Qualcosa di simile, sia pure meno grave, ovviamente, accade alla Wta: l’ex CEO, Larry Scott ha sicuramente intascato percentuali milionarie sui contratti che ha spuntato per portare il Master di fine anno a Doha. Lui infatti ha lasciato l’incarico ricco e felice. Lì per lì, sono state contente anche le giocatrici, che vedono salire i montepremi. Ma poi, inevitabilmente, i nodi arrivano al pettine.

Ed ecco che il Master finale, giocato in un deserto spettrale, in un paese completamente privo di tradizione e di cultura tennistica, in un clima infame, caldissimo e umido, è risultato, sul piano tecnico e mediatico, un clamoroso fiasco. Nonostante l’impegno (per una volta) delle sorellone Williams, abbiamo avuto infortuni a ripetizione, giocatrici bollite, risultati falsati e spettacolo scadente.

Insomma, davvero un pessimo spot per la Wta, che vede la sua credibilità, il suo marchio, il suo appeal pubblicitario svalutarsi. Se si va avanti così, per quanto tempo ancora si riusciranno a trovare sponsor tanto generosi?

Conclusioni.

Come dimostrato anche dalla vicenda Agassi (con le sue sconvolgenti – ed inquietanti – rivelazioni in tema di doping) non solo nel mondo della finanza, ma anche nello sport l’eccessivo orientamento al mercato, la ricerca del profitto ad ogni costo, l’autoregolamentazione selvaggia, possono causare guasti gravi, fino a rompere il giocattolo.
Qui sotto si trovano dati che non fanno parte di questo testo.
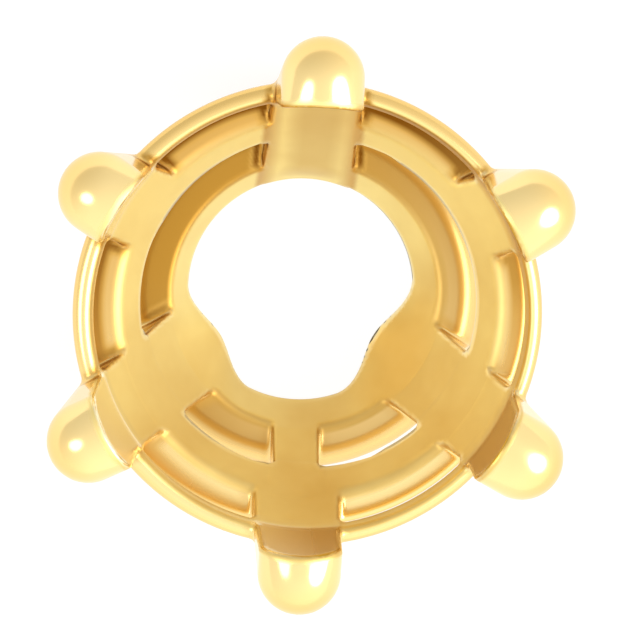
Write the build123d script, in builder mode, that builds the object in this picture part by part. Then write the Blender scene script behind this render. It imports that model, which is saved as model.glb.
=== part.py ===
from build123d import *
from math import cos, radians, sin, tan
import os

# Six-prong round setting that slides on a chain, cast in one piece.
# Millimetres. The base rests on z = 0, +Z runs up to the prong tips,
# and +Y points at the prong that hangs uppermost on the chain.

# Base opening, the cone bored down through the head and the steep wall above it
hole_radius = 1.56
seat_angle = 34.0
seat_shift = 0.06
seat_height = 2.27
wall_lean = 4.5
wall_shift = -0.20

# Rails, from the base up
base_rail_height = 0.55
base_rail_radius = 2.52
base_rail_shoulder = 0.35
slot_height = 0.70
middle_rail_height = 0.47
middle_rail_radius = 3.12
gallery_gap = 0.38
top_rail_wire = 0.30
top_rail_radius = 3.29
rail_rounding = 0.08
ledge_chamfer = 0.05

# Prongs
tip_width = 1.17
prong_taper = 0.9
prong_lean = 20.0
tip_circle_radius = 3.50
tip_height = 3.34
post_width = 0.65

# Raised inner face of the uppermost prong
face_width = 1.28
face_proud = 0.08
face_depth = 0.25
face_rounding = 0.15
face_toe_angle = 20.0

# Swellings of two prong feet into the base opening; depth is a share of hole_radius
swelling_height = 0.62
swellings = [
    {"angle": 213.0, "depth": 0.19, "half_span": 33.0},
    {"angle": 330.0, "depth": 0.235, "half_span": 38.0},
]
outline_points = 72

# Levels and radii that follow from the sizes above
middle_rail_bottom = base_rail_height + slot_height
middle_rail_top = middle_rail_bottom + middle_rail_height
top_rail_level = middle_rail_top + gallery_gap + top_rail_wire / 2
tip_radius = tip_width / 2
hollow_top = tip_height + 2 * tip_width
seat_slope = tan(radians(seat_angle))
wall_slope = tan(radians(wall_lean))
lean = radians(prong_lean)


def seat_radius(height):
    """Radius of the bored cone at a height above the base."""
    return hole_radius - abs(seat_shift) + height * seat_slope


def opening_radius(degrees):
    """Radius of the base opening, with the swollen prong feet."""
    radius = hole_radius
    for swelling in swellings:
        share = ((degrees - swelling["angle"] + 180) % 360 - 180) / swelling["half_span"]
        if abs(share) < 1:
            radius -= swelling["depth"] * hole_radius * (1 - share**2) ** 2
    return radius


def around(angle, radius, shift):
    """Point on a circle whose centre is shifted along X."""
    return (shift + radius * cos(radians(angle)), radius * sin(radians(angle)))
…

Ovviamente nessuno vuole tornare all’inizio dell’era Open. Ma forse, nel complessivo governo del tennis, è necessario pervenire ad una più equilibrata divisione dei poteri fra i manager delle associazioni professionistiche e la Federazione Internazionale, in cui l‘antiquato status dilettantistico dei dirigenti, se per certi versi viene considerato un fardello, dall‘altro lato può costituire un efficace antidoto all’adozione di scelte poco lungimiranti.